**Records for this task**
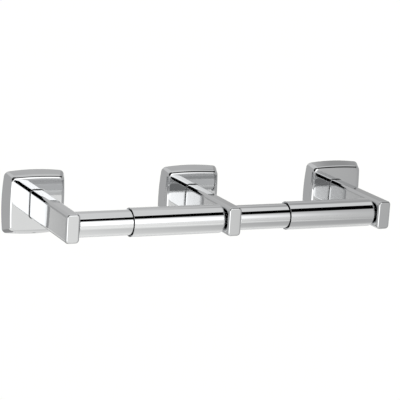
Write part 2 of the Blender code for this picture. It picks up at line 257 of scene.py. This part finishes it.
# 304 stainless sheet, drawn and buffed to a mirror: a crisp reflection with the faintest haze
buffedStainless = metalFinish("buffedStainless", tones=("#D2D3D4", "#D7D8D9"), shine=(0.02, 0.05),
                              cloudScale=60.0, lineStretch=(1.0, 6.0, 1.0), lineScale=900.0,
                              lineHeight=0.0000004)
# chrome plate on moulded ABS: brighter and a little bluer than steel
chromePlatedAbs = metalFinish("chromePlatedAbs", tones=("#E1E2E3", "#E6E7E8"), shine=(0.015, 0.035),
                              cloudScale=45.0, lineStretch=(4.0, 1.0, 1.0), lineScale=700.0,
                              lineHeight=0.0000003)
# cold-rolled stainless strip with a 2B mill finish: dull grey, faint rolling lines up the plate
rolledStainless = metalFinish("rolledStainless", tones=("#A9AAA9", "#B8B8B6"), shine=(0.28, 0.42),
                              cloudScale=80.0, lineStretch=(8.0, 8.0, 1.0), lineScale=600.0,
                              lineHeight=0.000002)
# alloy steel with black oxide: near black, a low oily sheen
blackOxideSteel = metalFinish("blackOxideSteel", tones=("#232325", "#303033"), shine=(0.32, 0.48),
                              cloudScale=400.0, lineStretch=(1.0, 1.0, 1.0), lineScale=1500.0,
                              lineHeight=0.000003)
# hard-drawn spring wire: grey with die lines, coarser here than real so that they show
drawnWire = metalFinish("drawnWire", tones=("#8C8A86", "#A19F9A"), shine=(0.25, 0.38), cloudScale=200.0,
                        lineStretch=(0.5, 6.0, 6.0), lineScale=1200.0, lineHeight=0.000002)
print("materials made")


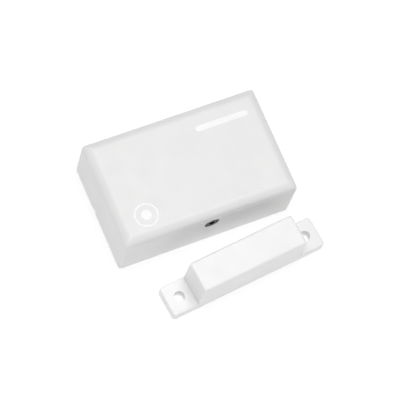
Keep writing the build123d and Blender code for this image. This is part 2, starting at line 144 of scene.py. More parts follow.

**Exercise task**
Quote all the records. Keep every word exact.

**Task result**
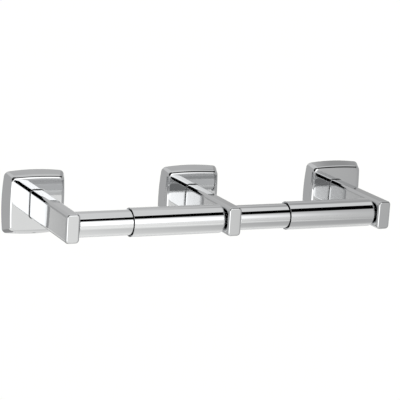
Write part 2 of the Blender code for this picture. It picks up at line 257 of scene.py. This part finishes it.
# 304 stainless sheet, drawn and buffed to a mirror: a crisp reflection with the faintest haze
buffedStainless = metalFinish("buffedStainless", tones=("#D2D3D4", "#D7D8D9"), shine=(0.02, 0.05),
                              cloudScale=60.0, lineStretch=(1.0, 6.0, 1.0), lineScale=900.0,
                              lineHeight=0.0000004)
# chrome plate on moulded ABS: brighter and a little bluer than steel
chromePlatedAbs = metalFinish("chromePlatedAbs", tones=("#E1E2E3", "#E6E7E8"), shine=(0.015, 0.035),
                              cloudScale=45.0, lineStretch=(4.0, 1.0, 1.0), lineScale=700.0,
                              lineHeight=0.0000003)
# cold-rolled stainless strip with a 2B mill finish: dull grey, faint rolling lines up the plate
rolledStainless = metalFinish("rolledStainless", tones=("#A9AAA9", "#B8B8B6"), shine=(0.28, 0.42),
                              cloudScale=80.0, lineStretch=(8.0, 8.0, 1.0), lineScale=600.0,
                              lineHeight=0.000002)
# alloy steel with black oxide: near black, a low oily sheen
blackOxideSteel = metalFinish("blackOxideSteel", tones=("#232325", "#303033"), shine=(0.32, 0.48),
                              cloudScale=400.0, lineStretch=(1.0, 1.0, 1.0), lineScale=1500.0,
                              lineHeight=0.000003)
# hard-drawn spring wire: grey with die lines, coarser here than real so that they show
drawnWire = metalFinish("drawnWire", tones=("#8C8A86", "#A19F9A"), shine=(0.25, 0.38), cloudScale=200.0,
                        lineStretch=(0.5, 6.0, 6.0), lineScale=1200.0, lineHeight=0.000002)
print("materials made")


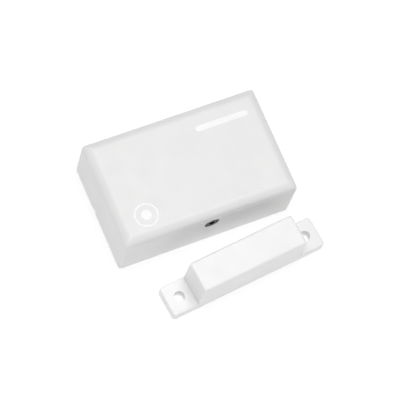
Keep writing the build123d and Blender code for this image. This is part 2, starting at line 144 of scene.py. More parts follow.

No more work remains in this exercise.